* Data lines:
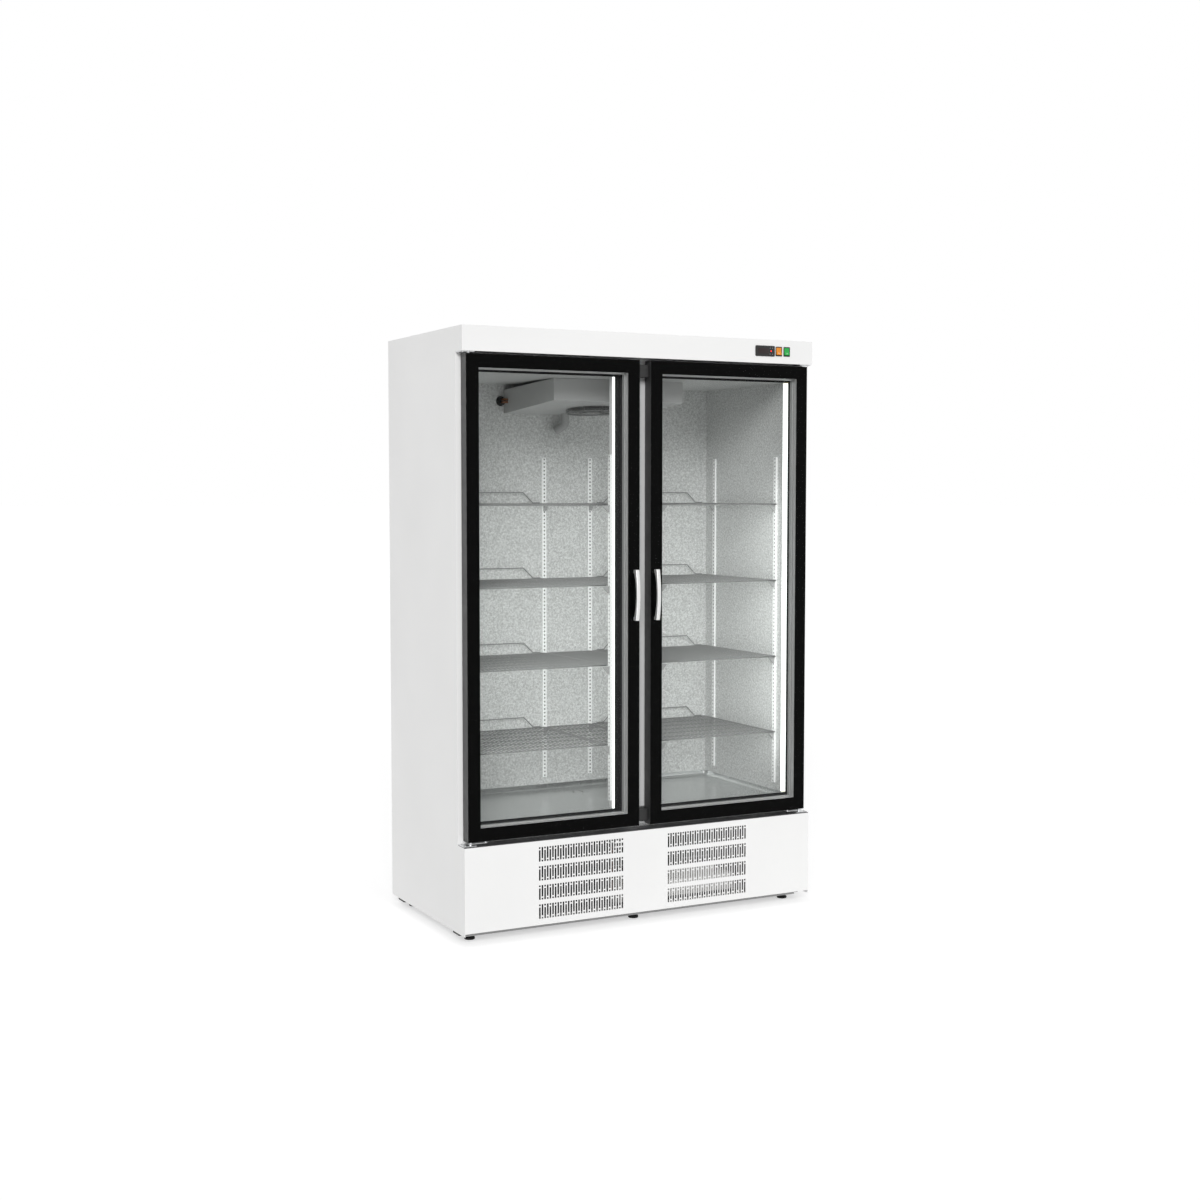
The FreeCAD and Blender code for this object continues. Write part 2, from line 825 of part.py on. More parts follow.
def evaporator_coil():
    """Finned coil behind the fan, with four tubes through it."""
    half = num("evap_coil_half")
    fins = count("evap_coil_fins")
    y_low = num("front + evap_fan_depth + evap_ring + 6")
    z_low = num("ceiling_level - evap_rear_drop") + 12
    deep, tall = num("evap_coil_deep"), num("evap_coil_tall")
    pieces = [
        Part.makeBox(1, deep, tall, V(-half + 2 * half * index / (fins - 1) - 0.5, y_low, z_low))
        for index in range(fins)
    ]
    for y_part in (0.28, 0.72):
        for z_part in (0.28, 0.72):
            spot = V(-half - 8, y_low + deep * y_part, z_low + tall * z_part)
            pieces.append(Part.makeCylinder(num("coil_tube_radius"), 2 * half + 16, spot, V(1, 0, 0)))
    keep("evaporator_coil", shaped("evaporator_fins", pieces[0].multiFuse(pieces[1:])))


def evaporator_guard(frame):
    """Shallow basket of ring wires on flat bars, under the air inlet."""
    wire, bar, drop = num("guard_wire"), num("guard_bar"), num("guard_drop")
    ring, plate = num("evap_ring"), num("guard_plate")
    rings = count("guard_rings")
    pieces = [Part.makeCylinder(plate, 2, V(0, 0, -drop - 1))]
    for index in range(1, rings + 1):
        radius = plate + (ring - plate) * index / rings
        pieces.append(Part.makeTorus(radius, wire, V(0, 0, wire - drop)))
    for share in (0.62, 0.24):
        pieces.append(Part.makeTorus(ring, wire, V(0, 0, -drop * share)))
    spokes = count("guard_spokes")
    for index in range(spokes):
        spoke = Part.makeBox(ring - plate + 2, bar, bar, V(plate - 2, -bar / 2, -drop - 0.8))
        post = Part.makeBox(bar, bar, drop, V(ring - bar / 2, -bar / 2, -drop - 0.1))
        for piece in (spoke, post):
            piece.rotate(V(), V(0, 0, 1), 360 * index / spokes)
            pieces.append(piece)
    shape = pieces[0].multiFuse(pieces[1:])
    shape.Placement = frame
    keep("evaporator_guard", shaped("evaporator_basket", shape))


def motor_shape(radius, length, shaft):
    """A capped motor can along +Z from the origin, with its shaft standing on top."""
    can = Part.makeCylinder(radius, length)
    rim_edges = [edge for edge in can.Edges if edge.BoundBox.ZLength < 0.01]
    can = can.makeFillet(3, rim_edges)
    return can.fuse(Part.makeCylinder(num("shaft_radius"), length + shaft))


def fan_shape(radius, hub_height, blades, bore):
    """A hub with pitched blades round it, bored for the shaft, standing on the XY plane."""
    hub_radius = num("hub_radius")
    hub = Part.makeCylinder(hub_radius, hub_height)
    pieces = []
    for index in range(blades):
        blade = Part.makeBox(radius - hub_radius + 4, hub_radius * 1.1, 1.8,
                             V(hub_radius - 4, -hub_radius * 0.55, -0.9))
        blade.rotate(V(), V(1, 0, 0), 24)
        blade.translate(V(0, 0, hub_height / 2))
        blade.rotate(V(), V(0, 0, 1), 360 * index / blades)
        pieces.append(blade)
    sweep = Part.makeCylinder(radius, hub_height * 3, V(0, 0, -hub_height))
    wheel = hub.multiFuse(pieces).common(sweep)
    return wheel.cut(Part.makeCylinder(bore, hub_height * 3, V(0, 0, -hub_height)))


def evaporator(frame):
    evaporator_housing(frame)
    evaporator_coil()
    evaporator_guard(frame)
    bore = num("shaft_radius + pin_clear")
    motor = motor_shape(num("motor_radius"), 30, 26)
    motor.translate(V(0, 0, -num("guard_drop") + 1.2))
    motor.Placement = frame.multiply(motor.Placement)
    keep("evaporator_motor", shaped("evaporator_motor_can", motor))
    fan = fan_shape(num("evap_fan_radius"), 18, count("fan_blades"), bore)
    fan.translate(V(0, 0, -num("guard_drop") + 36))
    fan.Placement = frame.multiply(fan.Placement)
    keep("evaporator_fan", shaped("evaporator_rotor", fan))


def bent_tube(points, radius, bend, wall=0):
    """A tube along straight runs joined by tangent arcs; hollow when a wall is given."""
    edges = []
    start = points[0]
    for before, corner, after in zip(points, points[1:], points[2:]):
        back, ahead = (before - corner).normalize(), (after - corner).normalize()
        half_turn = (math.pi - back.getAngle(ahead)) / 2
        trim = bend * math.tan(half_turn)
        enter, leave = corner + back * trim, corner + ahead * trim
        middle_way = (back + ahead).normalize()
        middle = corner + middle_way * (bend / math.cos(half_turn) - bend)
        edges.append(Part.LineSegment(start, enter).toShape())
        edges.append(Part.Arc(enter, middle, leave).toShape())
        start = leave
    edges.append(Part.LineSegment(start, points[-1]).toShape())
    path = Part.Wire(edges)
    way = (points[1] - points[0]).normalize()

    def swept(size):
        ring = Part.Wire(Part.makeCircle(size, points[0], way))
        return path.makePipeShell([ring], True, False)

    tube = swept(radius)
    return tube.cut(swept(radius - wall)) if wall else tube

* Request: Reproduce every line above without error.

* Correct output:
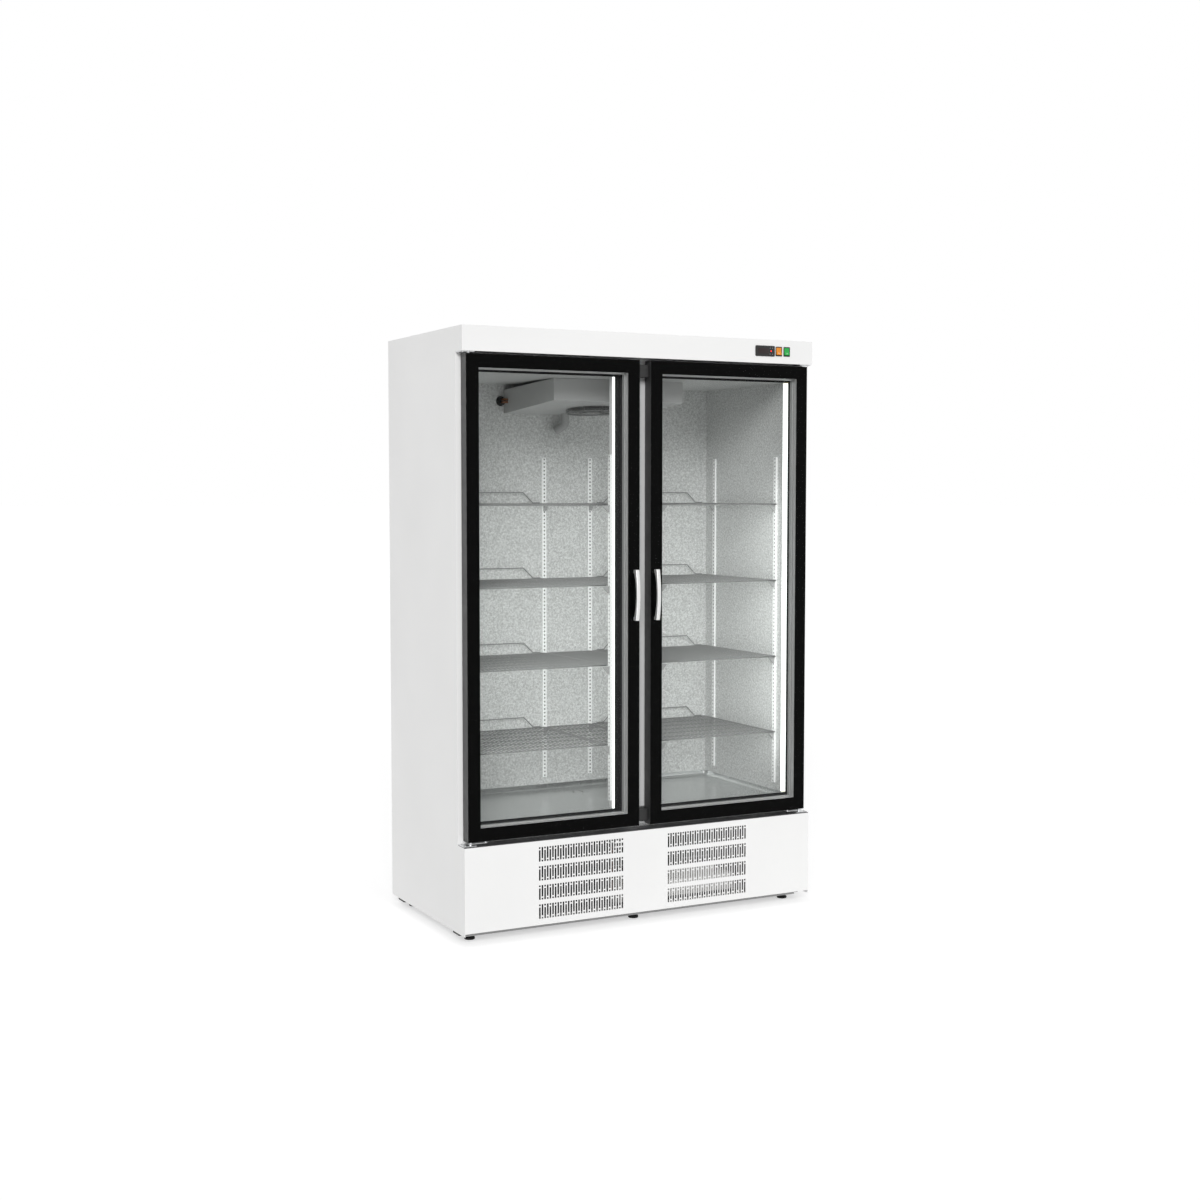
The FreeCAD and Blender code for this object continues. Write part 2, from line 825 of part.py on. More parts follow.
def evaporator_coil():
    """Finned coil behind the fan, with four tubes through it."""
    half = num("evap_coil_half")
    fins = count("evap_coil_fins")
    y_low = num("front + evap_fan_depth + evap_ring + 6")
    z_low = num("ceiling_level - evap_rear_drop") + 12
    deep, tall = num("evap_coil_deep"), num("evap_coil_tall")
    pieces = [
        Part.makeBox(1, deep, tall, V(-half + 2 * half * index / (fins - 1) - 0.5, y_low, z_low))
        for index in range(fins)
    ]
    for y_part in (0.28, 0.72):
        for z_part in (0.28, 0.72):
            spot = V(-half - 8, y_low + deep * y_part, z_low + tall * z_part)
            pieces.append(Part.makeCylinder(num("coil_tube_radius"), 2 * half + 16, spot, V(1, 0, 0)))
    keep("evaporator_coil", shaped("evaporator_fins", pieces[0].multiFuse(pieces[1:])))


def evaporator_guard(frame):
    """Shallow basket of ring wires on flat bars, under the air inlet."""
    wire, bar, drop = num("guard_wire"), num("guard_bar"), num("guard_drop")
    ring, plate = num("evap_ring"), num("guard_plate")
    rings = count("guard_rings")
    pieces = [Part.makeCylinder(plate, 2, V(0, 0, -drop - 1))]
    for index in range(1, rings + 1):
        radius = plate + (ring - plate) * index / rings
        pieces.append(Part.makeTorus(radius, wire, V(0, 0, wire - drop)))
    for share in (0.62, 0.24):
        pieces.append(Part.makeTorus(ring, wire, V(0, 0, -drop * share)))
    spokes = count("guard_spokes")
    for index in range(spokes):
        spoke = Part.makeBox(ring - plate + 2, bar, bar, V(plate - 2, -bar / 2, -drop - 0.8))
        post = Part.makeBox(bar, bar, drop, V(ring - bar / 2, -bar / 2, -drop - 0.1))
        for piece in (spoke, post):
            piece.rotate(V(), V(0, 0, 1), 360 * index / spokes)
            pieces.append(piece)
    shape = pieces[0].multiFuse(pieces[1:])
    shape.Placement = frame
    keep("evaporator_guard", shaped("evaporator_basket", shape))


def motor_shape(radius, length, shaft):
    """A capped motor can along +Z from the origin, with its shaft standing on top."""
    can = Part.makeCylinder(radius, length)
    rim_edges = [edge for edge in can.Edges if edge.BoundBox.ZLength < 0.01]
    can = can.makeFillet(3, rim_edges)
    return can.fuse(Part.makeCylinder(num("shaft_radius"), length + shaft))


def fan_shape(radius, hub_height, blades, bore):
    """A hub with pitched blades round it, bored for the shaft, standing on the XY plane."""
    hub_radius = num("hub_radius")
    hub = Part.makeCylinder(hub_radius, hub_height)
    pieces = []
    for index in range(blades):
        blade = Part.makeBox(radius - hub_radius + 4, hub_radius * 1.1, 1.8,
                             V(hub_radius - 4, -hub_radius * 0.55, -0.9))
        blade.rotate(V(), V(1, 0, 0), 24)
        blade.translate(V(0, 0, hub_height / 2))
        blade.rotate(V(), V(0, 0, 1), 360 * index / blades)
        pieces.append(blade)
    sweep = Part.makeCylinder(radius, hub_height * 3, V(0, 0, -hub_height))
    wheel = hub.multiFuse(pieces).common(sweep)
    return wheel.cut(Part.makeCylinder(bore, hub_height * 3, V(0, 0, -hub_height)))


def evaporator(frame):
    evaporator_housing(frame)
    evaporator_coil()
    evaporator_guard(frame)
    bore = num("shaft_radius + pin_clear")
    motor = motor_shape(num("motor_radius"), 30, 26)
    motor.translate(V(0, 0, -num("guard_drop") + 1.2))
    motor.Placement = frame.multiply(motor.Placement)
    keep("evaporator_motor", shaped("evaporator_motor_can", motor))
    fan = fan_shape(num("evap_fan_radius"), 18, count("fan_blades"), bore)
    fan.translate(V(0, 0, -num("guard_drop") + 36))
    fan.Placement = frame.multiply(fan.Placement)
    keep("evaporator_fan", shaped("evaporator_rotor", fan))


def bent_tube(points, radius, bend, wall=0):
    """A tube along straight runs joined by tangent arcs; hollow when a wall is given."""
    edges = []
    start = points[0]
    for before, corner, after in zip(points, points[1:], points[2:]):
        back, ahead = (before - corner).normalize(), (after - corner).normalize()
        half_turn = (math.pi - back.getAngle(ahead)) / 2
        trim = bend * math.tan(half_turn)
        enter, leave = corner + back * trim, corner + ahead * trim
        middle_way = (back + ahead).normalize()
        middle = corner + middle_way * (bend / math.cos(half_turn) - bend)
        edges.append(Part.LineSegment(start, enter).toShape())
        edges.append(Part.Arc(enter, middle, leave).toShape())
        start = leave
    edges.append(Part.LineSegment(start, points[-1]).toShape())
    path = Part.Wire(edges)
    way = (points[1] - points[0]).normalize()

    def swept(size):
        ring = Part.Wire(Part.makeCircle(size, points[0], way))
        return path.makePipeShell([ring], True, False)

    tube = swept(radius)
    return tube.cut(swept(radius - wall)) if wall else tube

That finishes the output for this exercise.